A wyścig? Hmm, mam wrażenie, że geniusz jeździecki Maxa stał się paradoksalnie dla jego samego przeszkodą. Proszę mnie źle nie zrozumieć, Verstappen już teraz, w wieku 26 lat należy do najlepszych zawodników wszechczasów w tym sporcie. Jego ciągłe podnoszenie poprzeczki, tempo rozwoju, możliwość omijania niedoskonałości samochodu i meldowania się na mecie z wynikiem, który przebijał potencjał sprzętu, czynią go marzeniem dla każdego zespołu. Jednak to przekonanie o własnym geniuszu może być zgubne. Nastawienie, że „muszę nadrobić wszelkie straty”, bo inni „przecież wiedzą, że ja to ja i muszą odpuścić”, ponieważ „ja nie odpuszczam” i „to jest moja przepustka do wyprzedzania” jest od pewnego czasu już po prostu nieaktualne. Z wieloma kierowcami, jak Norris czy Hamilton to nie działa, a Verstappen chciałby ten status „niezłomnego wyprzedzacza”, którego lepiej przepuścić za wszelką cenę zachować. Efektem są oczywiście mniej lub bardziej poważne w skutkach incydenty. Takie jak w Austrii i takie jak na Węgrzech, gdzie zaczęło się już tuż po starcie. Trzech kierowców równolegle w jednym zakręcie to pewny przepis na kłopoty przynajmniej jednego z nich. W rezultacie tych strat mieliśmy pokaz frustracji, jakiego od dłuższego czasu po Verstappenie się spodziewałem. Na pewno jest przez swój sztab upominany, żeby nie krytykować publicznie np. teamu. I to do pewnego momentu działało. Na Hungaroringu już nie i mieliśmy całą litanię kwiecistych wypowiedzi radiowych o innych kierowcach, strategii zespołu czy sędziach. Zatem Verstappen jest po prostu w swoich przekonaniach skazany na wygrywanie. Nie zawsze to procentuje. W efekcie „bezpardonowego nadrabiania strat” stracił na własne życzenie co najmniej kilka cennych punktów.

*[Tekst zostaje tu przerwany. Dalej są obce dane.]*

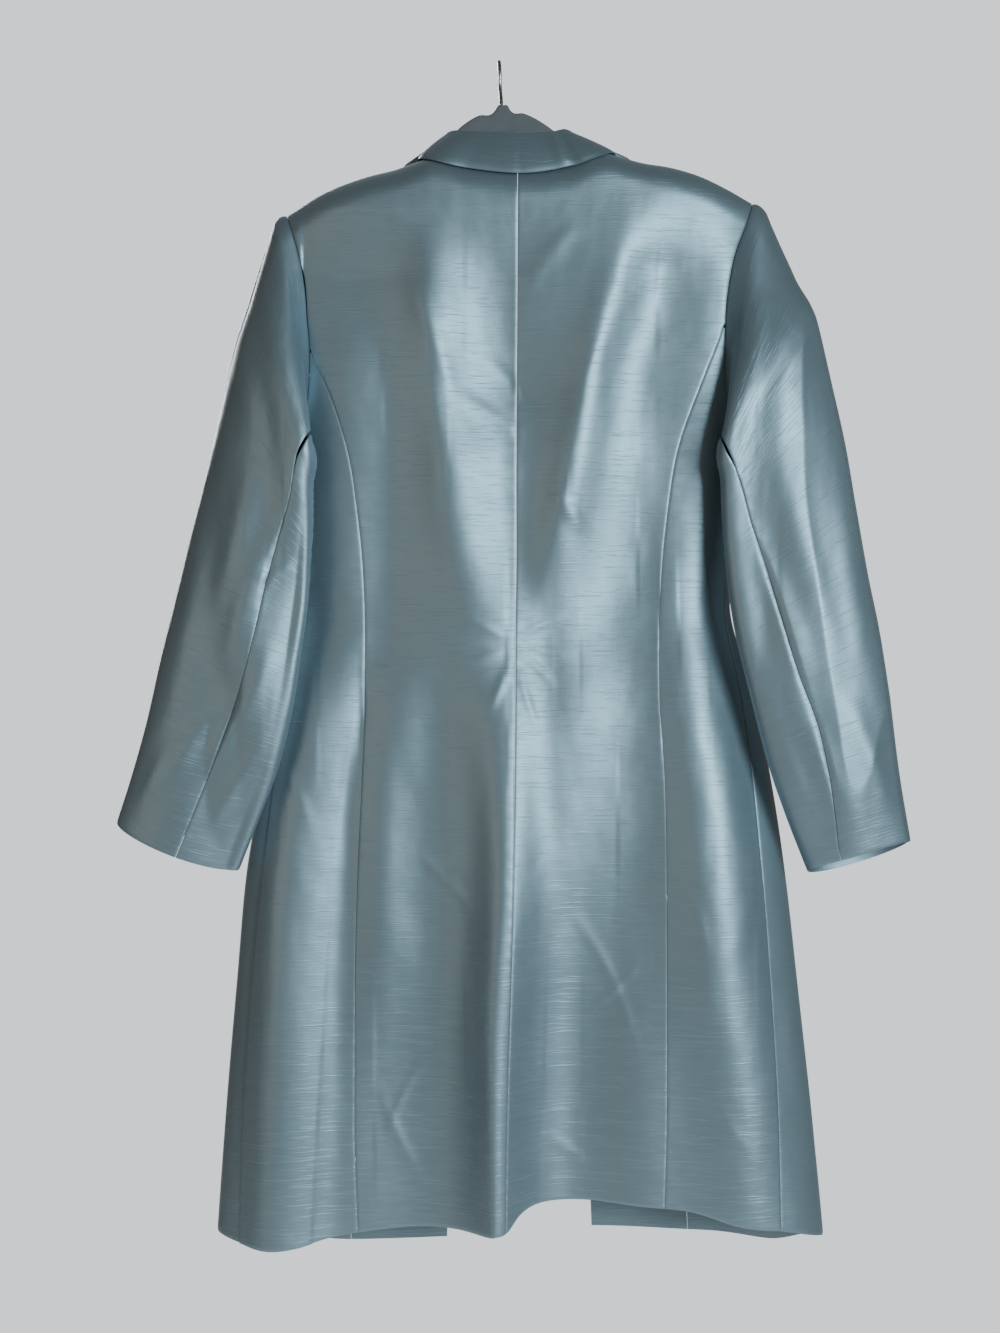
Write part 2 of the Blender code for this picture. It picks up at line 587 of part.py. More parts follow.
def make_collar(finish):
    """Each row of the collar runs from the neckline up its stand, over the roll and down its fall."""
    curve = columns_of([CollarNumbered(k, *row) for k, row in enumerate(COLLAR)])
    outer, inner = [], []
    for k in np.linspace(0, len(COLLAR) - 1, COLLAR_ROWS):
        at = {name: float(c(k)) for name, c in curve.items()}
        half = LEFT if at["edge_x"] < CENTRE(0) else RIGHT
        edge = lying(half, at["edge_x"], at["edge_z"], at["edge_y"] > 0, COLLAR_OFF)
        neck = np.array((at["neck_x"], at["neck_y"], at["neck_z"]))
        roll = np.array((at["roll_x"], at["roll_y"], at["roll_z"]))
        across = unit((edge - neck) * (1, 1, 0) + np.array((0, 0, 1e-6)))
        profile = [neck, neck + (roll - neck) * 0.5]
        for turn in (150, 90, 30):
            c, d = math.cos(math.radians(turn)), math.sin(math.radians(turn))
            profile.append(roll + across * ROLL_RADIUS * c + np.array((0, 0, ROLL_RADIUS * (d - 1))))
        for share in (0.35, 0.7, 1.0):
            profile.append(profile[4] + (edge - profile[4]) * share)
        profile = np.array(profile)
        along = unit(np.gradient(profile, axis=0))
        path = unit(np.array([curve[f"roll_{axis}"](k + 0.05) - curve[f"roll_{axis}"](k - 0.05) for axis in "xyz"]))
        facing = unit(np.cross(along, path))
        outer.append(profile + facing * COLLAR_WALL / 2)
        inner.append(profile - facing * COLLAR_WALL / 2)
    wall("collar", outer, inner, finish)


def make_lapel(half, finish):
    outer, inner = [], []
    for row in LAPEL:
        outer.append([])
        inner.append([])
        for share in np.linspace(0, 1, 6):
            z = row.roll_z + (row.outer_z - row.roll_z) * share
            x = float(half.width["front_edge"](z)) + half.sign * (row.width * share - LAPEL_OVER)
            outer[-1].append(lying(half, x, z, True, LAPEL_OFF + CLOTH_WALL))
            inner[-1].append(lying(half, x, z, True, LAPEL_OFF))
    wall(f"lapel_{half.name}", outer, inner, finish)


def make_hanger(velvet, steel):
    top = Curve([(row.x, row.top) for row in HANGER])
    height = Curve([(row.x, row.height) for row in HANGER])
    rings = []
    for x in [row.x for row in HANGER]:
        half = float(height(x)) / 2
        ring = []
        for turn in range(15, 375, 30):
            c, d = math.cos(math.radians(turn)), math.sin(math.radians(turn))
            rounded = (math.copysign(abs(c) ** 0.6, c), math.copysign(abs(d) ** 0.6, d))
            ring.append((x, HANGER_THICK / 2 * rounded[0], float(top(x)) - half + half * rounded[1] / abs(math.sin(math.radians(75))) ** 0.6))
        rings.append(ring)
    loft("hanger_body", rings, velvet)

    path = [HOOK_FOOT, (-1.8, 0, -2 * HOOK_RADIUS + ROD / 2)]
    for turn in range(-75, 201, 15):
        c, d = math.cos(math.radians(turn)), math.sin(math.radians(turn))
        z = HOOK_RADIUS * (d - 1) + ROD / 2
        path.append((HOOK_X + (HOOK_FOOT[0] - HOOK_X) * z / HOOK_FOOT[2], HOOK_RADIUS * c, z))
    data = bpy.data.curves.new("hanger_hook", "CURVE")
    data.dimensions = "3D"
    data.bevel_depth = ROD / 2 * MM
    data.bevel_resolution = 1
    data.use_fill_caps = True
    spline = data.splines.new("POLY")
    spline.points.add(len(path) - 1)
    for point, place in zip(spline.points, path):
        point.co = (*to_frame(place), 1.0)
    data.materials.append(steel)
    COAT.objects.link(bpy.data.objects.new("hanger_hook", data))


for thing in list(bpy.data.objects):
    bpy.data.objects.remove(thing)
COAT = bpy.data.collections.new("duster_blazer")
bpy.context.scene.collection.children.link(COAT)
silk = material("silk", SILK, 0.42)
for half, rings in ((LEFT, LEFT_SLEEVE), (RIGHT, RIGHT_SLEEVE)):
    make_body(half, silk)
    make_sleeve(Sleeve(half, rings), silk)
    make_lapel(half, silk)
make_collar(silk)
make_hanger(material("velvet", VELVET, 0.9), material("steel", STEEL, 0.35, 0.9))
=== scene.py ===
# %% [markdown]
# # A duster blazer of silk shantung, hung by a velvet hanger
#
# This lesson dresses a plain model of a long open blazer. The plain model comes in first and nothing of it moves:
# it says where each cut piece of cloth is. Every piece is then made again with much finer cloth, its creases, its
# seams and its finish.

# %% The plain model
import math
from collections import namedtuple

import bpy
import numpy as np
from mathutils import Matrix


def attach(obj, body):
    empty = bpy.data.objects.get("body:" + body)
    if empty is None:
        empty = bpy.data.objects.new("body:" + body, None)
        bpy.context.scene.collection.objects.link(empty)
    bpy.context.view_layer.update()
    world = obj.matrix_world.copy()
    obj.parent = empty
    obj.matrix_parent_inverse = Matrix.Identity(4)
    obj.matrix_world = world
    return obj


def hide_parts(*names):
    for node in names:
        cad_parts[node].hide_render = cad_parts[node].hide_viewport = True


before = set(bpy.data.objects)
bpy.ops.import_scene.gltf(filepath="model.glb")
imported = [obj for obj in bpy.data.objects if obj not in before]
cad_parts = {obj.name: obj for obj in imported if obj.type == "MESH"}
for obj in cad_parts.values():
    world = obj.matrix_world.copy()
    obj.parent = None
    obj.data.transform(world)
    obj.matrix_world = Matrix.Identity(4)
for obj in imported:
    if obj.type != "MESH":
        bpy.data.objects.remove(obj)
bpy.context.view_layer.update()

MM = 0.001

# %% [markdown]
# ## Camera
#
# The coat is seen from its back, straight on, from about 1.8 m. A camera can be aimed with a constraint or turned by
# hand. A level camera only needs a quarter turn about X, which also keeps the seams upright in the picture.

# %% Camera
def shown(name, data):
    """A new object in the scene."""
    made = bpy.data.objects.new(name, data)
    bpy.context.scene.collection.objects.link(made)
    return made


VIEW_FROM = (0.0008, -1.8, -0.542)
camera_data = bpy.data.cameras.new("camera")
camera_data.lens = 54
camera = shown("camera", camera_data)
camera.location = VIEW_FROM
camera.rotation_euler = (math.pi / 2, 0, 0)
bpy.context.scene.camera = camera
print("camera", VIEW_FROM, "lens", camera_data.lens)

# %% [markdown]
# ## Sizes of the coat
#
# A tailor writes a coat down as widths and heights. These tables do the same, in millimetres from the middle of the
# pin: where the seams are at each height, how deep the body is, the hem, the shoulders and the armholes. A table is
# easy to change, and a smooth curve through each column gives every height between its rows.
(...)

Grand Prix zakończone historycznym sukcesem McLarena. Nie tylko cała pierwsza linia startowa, ale również podwójne zwycięstwo. Jest bardzo ciasno aktualnie w czołówce Formuły 1. To super, ale to właśnie McLaren ma na tym etapie największe szanse na długofalową, skuteczną kampanię przeciwko duetowi Red Bulla – Verstappenowi. Tylko ta decyzja z zamianą miejsc. Sztucznie to wyglądało. Rozumiem chęć dowartościowania Australijczyka. Pierwsze zwycięstwo to moment kluczowy, zapewne były konkretne ustalenia przed wyścigiem, ale permanentne upominanie Lando, aby oddał pozycję, oceniam negatywnie. Opowieści o tym, że wygrywa się jako zespół, iż do walki o mistrzostwo kierowca potrzebuje pełnego wsparcia kolegi z zespołu i samego teamu, że tytułu nie zdobywa się samemu itd. to standardowe, wyjątkowo oklepane formułki stanowiące taki wyścigowy patos w kiepskim wydaniu. Oddawanie dobrowolne punktów również nie zbliża do zdobycia tytułu, a kuriozalność sytuacji podkreśla fakt, że to właśnie Norris ma najmniejszą stratę punktową do Verstappena.